With 'Maha Sasthi' or 'Bodhan' -- the welcoming of the Durga idols -- the five-day long Puja began on Friday at the Durgabari temple, located in front of the 115-year-old Ujjayanta Palace, eastern India's biggest royal mansion, now turned into a museum.

Traditional themes, prevailing issues and events continue to dominate Puja pandals in the state with historical events forming part of the theme for decorations.

Since Friday afternoon, people have started visiting the pandals to see the imaginative decorations and Durga idols across the state. Teenagers and children are adding to the festivities.

"Unlike in the past, there are no reports about extremists creating problems or asking people not to organise the Puja. The number of Durga Pujas has also increased in rural and remote areas," Tripura Director General of Police K. Nagaraj told IANS.

President of India arrives in Bengal's Birbhum to celebrate Durga Puja


Kolkata, Oct 7: President Pranab Mukherjee on Friday arrived on a five-day visit to West Bengal to celebrate Durga Puja at his ancestral house in Mirati in Birbhum district.

Mukherjee flew in a helicopter to his elder sister Annapurna Devi's house at Kirnahar town in the afternoon amid tight security.

The President has for years taken up the priest's role during puja in his household at Mirati.

Mukherjee is also scheduled to inaugurate a new military station at Baharampur in Murshidabad district, besides attending a felicitation programme at Birbhum district headquarters Suri on Saturday.

At Suri, he will also formally rechristen a road after his freedom fighter father Kamada Kinkar Mukherjee.

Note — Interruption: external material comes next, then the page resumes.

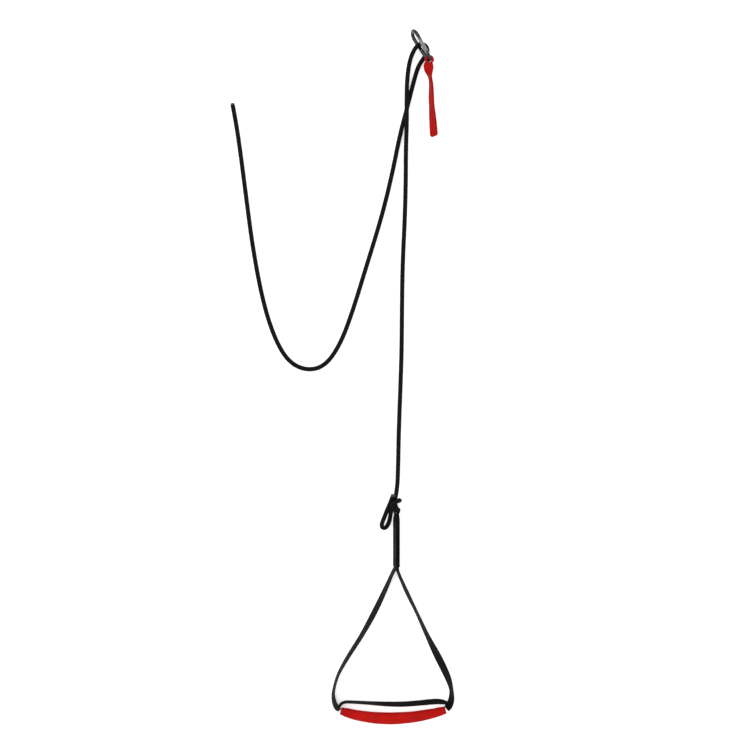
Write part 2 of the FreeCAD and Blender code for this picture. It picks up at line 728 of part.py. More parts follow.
def make_leg(name, side, stations):
    """One leg, from its end in the neck round the corner to the grip's end."""
    sections = smoothed([leg_foot_station(side)] + laid(stations))
    free_part = strap(sections, WEBBING_THICKNESS)
    leg = leg_in_neck(side).fuse(free_part)
    save(f"{name}_leg", leg)
    stitches = raised_stitches(sections[-CORNER_STITCH_SPAN:], WEBBING_THICKNESS)
    save(f"{name}_corner_tack", stitches.cut(leg))


# --- grip ---------------------------------------------------------------------------------
def grip_centres():
    """Points along two arcs that meet level at the grip's lowest point."""
    centres = []
    for end, order in ((GRIP_LEFT, -1), (GRIP_RIGHT, 1)):
        span = end.x - GRIP_LOW.x
        rise = end.y - GRIP_LOW.y
        radius = (span**2 + rise**2) / (2 * rise)
        half = []
        for step in range(GRIP_SECTIONS + 1):
            turn = math.asin(span / radius) * step / GRIP_SECTIONS
            offset = Vector(radius * math.sin(turn), radius * (1 - math.cos(turn)), 0)
            half.append(GRIP_LOW + offset)
        centres = centres + half[1:] if order > 0 else half[::-1]
    return centres


def grip_fullness(step):
    """From 0 at the grip's ends to 1 in its middle."""
    return math.sin(math.pi * step / (2 * GRIP_SECTIONS)) ** 0.8


def along_grip(section_at):
    """Loft of the sections that section_at makes for half width, half height and a placement."""
    centres = grip_centres()
    sections = []
    for step, (centre, heading) in enumerate(zip(centres, headings(centres))):
        fullness = grip_fullness(step)
        half_width = (GRIP_END_WIDTH + (GRIP_WIDTH - GRIP_END_WIDTH) * fullness) / 2
        half_height = (GRIP_END_HEIGHT + (GRIP_HEIGHT - GRIP_END_HEIGHT) * fullness) / 2
        side = UP.cross(heading)
        section = section_at(half_width, half_height)
        sections.append(placed(section, centre, side, UP, side.cross(UP)))
    return Part.makeLoft(sections, True, False)


def oval(inset):
    """Section maker for an oval that lies inset inside the grip's surface."""

    def section(half_width, half_height):
        radii = sorted((half_width - inset, half_height - inset))
        ellipse = Part.Ellipse(Vector(0, 0, 0), radii[1], radii[0]).toShape()
        wire = Part.Wire(ellipse)
        if half_height > half_width:
            wire.rotate(Vector(0, 0, 0), Vector(0, 0, 1), 90)
        return wire

    return section


def upright_strap(extra):
    """Section maker for the webbing on edge in the grip, grown by extra all round."""

    def section(half_width, half_height):
        half_thickness = WEBBING_THICKNESS / 2 + extra
        half_tall = WEBBING_WIDTH / 2 + extra
        return wire_of(
            [
                Vector(-half_thickness, -half_tall, 0),
                Vector(half_thickness, -half_tall, 0),
                Vector(half_thickness, half_tall, 0),
                Vector(-half_thickness, half_tall, 0),
            ]
        )

    return section


def make_grip():
    outer = along_grip(oval(0))
    save("grip_cover", outer.cut(along_grip(oval(GRIP_WALL))))
    core = along_grip(oval(GRIP_WALL + GRIP_CORE_GAP))
    save("grip_core", core.cut(along_grip(upright_strap(GRIP_STRAP_GAP))))
    save("grip_webbing", along_grip(upright_strap(0)))


def make_handle():
    save("eye_webbing", make_eye())
    save("neck_stitching_upper", neck_stitches(UPPER_STITCHES_START, UPPER_STITCHES_LENGTH))
    save("neck_stitching_lower", neck_stitches(LOWER_STITCHES_START, LOWER_STITCHES_LENGTH))
    make_leg("left", -1, LEFT_LEG_STATIONS)
    make_leg("right", 1, RIGHT_LEG_STATIONS)
    save("hand_strap", strap(smoothed(laid(HAND_STRAP_STATIONS)), WEBBING_THICKNESS))


make_rope()
make_hook()
make_anchor_strap()
make_handle()
make_grip()
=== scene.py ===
"""Looks of a rope pull for shoulder exercises: braided rope, webbing handle, padded grip, snap hook."""
import json
import math

import bpy
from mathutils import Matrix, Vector, noise


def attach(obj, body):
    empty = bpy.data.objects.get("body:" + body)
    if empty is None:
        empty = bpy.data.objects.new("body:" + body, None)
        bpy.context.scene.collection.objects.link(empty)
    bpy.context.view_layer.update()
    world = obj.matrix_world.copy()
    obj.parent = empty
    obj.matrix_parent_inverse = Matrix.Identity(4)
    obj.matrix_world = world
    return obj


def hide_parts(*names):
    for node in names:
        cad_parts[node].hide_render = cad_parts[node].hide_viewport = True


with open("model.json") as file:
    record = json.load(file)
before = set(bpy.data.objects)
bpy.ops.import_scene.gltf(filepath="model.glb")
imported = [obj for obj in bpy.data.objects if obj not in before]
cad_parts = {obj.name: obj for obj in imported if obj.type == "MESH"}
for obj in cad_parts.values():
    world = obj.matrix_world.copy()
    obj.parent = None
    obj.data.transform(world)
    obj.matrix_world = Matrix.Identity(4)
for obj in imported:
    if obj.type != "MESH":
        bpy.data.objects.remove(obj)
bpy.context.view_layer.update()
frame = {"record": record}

UP = Vector((0, 0, 1))

# Lengths are in metres, and angles in radians where they aren't said to be in degrees.

# --- camera, light and floor ------------------------------------------------------------------
CAMERA_PLACE = (-0.025, 0.0024, 2.506)
CAMERA_LENS = 88.9  # in millimetres, on the sensor below
SENSOR_WIDTH = 36
CAMERA_FAR = 20
WORLD_STRENGTH = 1.05
AREA_LIGHTS = (("key", (-1.0, 1.2, 2.2), 1.6, 20), ("fill", (1.4, -1.2, 1.8), 1.8, 8))
FLOOR_REACH = 6.0
FLOOR_GREY = 0.85
FLOOR_GLOW = 0.45  # keeps the shadows faint, as in the photograph

# --- rope: the whole rope's route, from its tail end in the knot to its free end -------------
ROPE_DIAMETER = 0.006
KNOT_ROUTE = [
    (-0.0008, -0.1592, 0.0222),
    (-0.0036, -0.1672, 0.0190),
    (-0.0076, -0.1768, 0.0156),
    (-0.0112, -0.1858, 0.0143),
    (-0.0136, -0.1918, 0.0143),
    (-0.0162, -0.1986, 0.0143),
    (-0.0154, -0.2028, 0.0118),
    (-0.0122, -0.2042, 0.0082),
    (-0.0086, -0.2019, 0.0057),
    (-0.0054, -0.1946, 0.0060),
    (-0.0044, -0.1874, 0.0092),
    (-0.0034, -0.1812, 0.0154),
    (-0.0018, -0.1740, 0.0214),
    (-0.0006, -0.1700, 0.0252),
    (0.0032, -0.1670, 0.0262),
    (0.0070, -0.1662, 0.0228),
    (0.0082, -0.1662, 0.0176),
    (0.0082, -0.1664, 0.0110),
    (0.0070, -0.1668, 0.0062),
    (0.0034, -0.1684, 0.0032),
    (0.0016, -0.1720, 0.0031),
    (0.0018, -0.1772, 0.0032),
    (0.0042, -0.1808, 0.0113),
    (0.0040, -0.1772, 0.0192),
]
LOAD_ROUTE = [
    (0.0010, -0.1676, 0.0186),
    (0.0034, -0.1584, 0.0170),
    (0.0052, -0.1450, 0.0104),
    (0.0058, -0.1340, 0.0064),
    (0.0064, -0.1120, 0.0030),
    (0.0073, -0.0680, 0.0030),
    (0.0092, -0.0180, 0.0030),
    (0.0110, 0.0340, 0.0030),
    (0.0114, 0.0900, 0.0030),
    (0.0122, 0.1500, 0.0030),
    (0.0152, 0.2120, 0.0030),
    (0.0166, 0.2620, 0.0030),
    (0.0167, 0.3060, 0.0034),
    (0.0179, 0.3460, 0.0099),
    (0.0176, 0.3780, 0.0099),
    (0.0184, 0.4020, 0.0060),
    (0.0210, 0.4230, 0.0066),
]
HOOK_ROUTE = [
    (0.0262, 0.4386, 0.0108),
    (0.0346, 0.4486, 0.0138),
    (0.0438, 0.4468, 0.0108),
    (0.0468, 0.4384, 0.0044),
    (0.0408, 0.4304, 0.0030),
]
FREE_ROUTE = [
    (0.0330, 0.4190, 0.0030),
    (0.0260, 0.3940, 0.0030),
    (0.0186, 0.3640, 0.0030),
    (0.0084, 0.3260, 0.0030),
    (-0.0014, 0.2760, 0.0030),
    (-0.0154, 0.2180, 0.0030),
    (-0.0370, 0.1480, 0.0030),
    (-0.0570, 0.0830, 0.0030),
    (-0.0734, 0.0410, 0.0030),
    (-0.0936, 0.0136, 0.0030),
    (-0.1186, 0.0084, 0.0030),
    (-0.1430, 0.0210, 0.0030),
    (-0.1616, 0.0540, 0.0030),
    (-0.1766, 0.1020, 0.0030),
    (-0.1896, 0.1700, 0.0030),
    (-0.1986, 0.2380, 0.0030),
    (-0.2070, 0.3040, 0.0030),
    (-0.2126, 0.3420, 0.0030),
    (-0.2174, 0.3672, 0.0030),
]
ROPE_ROUTE = KNOT_ROUTE + LOAD_ROUTE + HOOK_ROUTE + FREE_ROUTE
BRAID_CARRIERS = 8  # strands that wind each way
BRAID_PITCH = 0.021  # of one strand's turn round the rope
BRAID_RELIEF = 0.00042
BRAID_SUNK = 0.75  # share of the relief that lies inside the rope's diameter
BRAID_BASE = 0.55
BRAID_CROWN = 0.45
BRAID_ROUNDNESS = 0.7
BRAID_STEP = 0.0006
BRAID_SIDES = 40
SPLINE_STEPS = 16
PATH_STEP = 0.0012
BEAD_RADIUS = 0.0031
BEAD_LENGTH = 0.0034
BEAD_OVERLAP = 0.6  # share of the bead that covers the braid
BEAD_RINGS = 14
BEAD_LUMPS = 0.00022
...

On Sunday, he will launch a health awareness programme, before returning to Delhi on Tuesday.

In the wake of the tension on the country's western border, security has been beefed up for the President, a police officer said.

Interacting with the media on his arrival, Mukherjee said he will meet commoners and old acquaintances during his sojourn, as he had done in previous years.

"I extend my best wishes to all on the occasion of Durga Puja," said Mukherjee.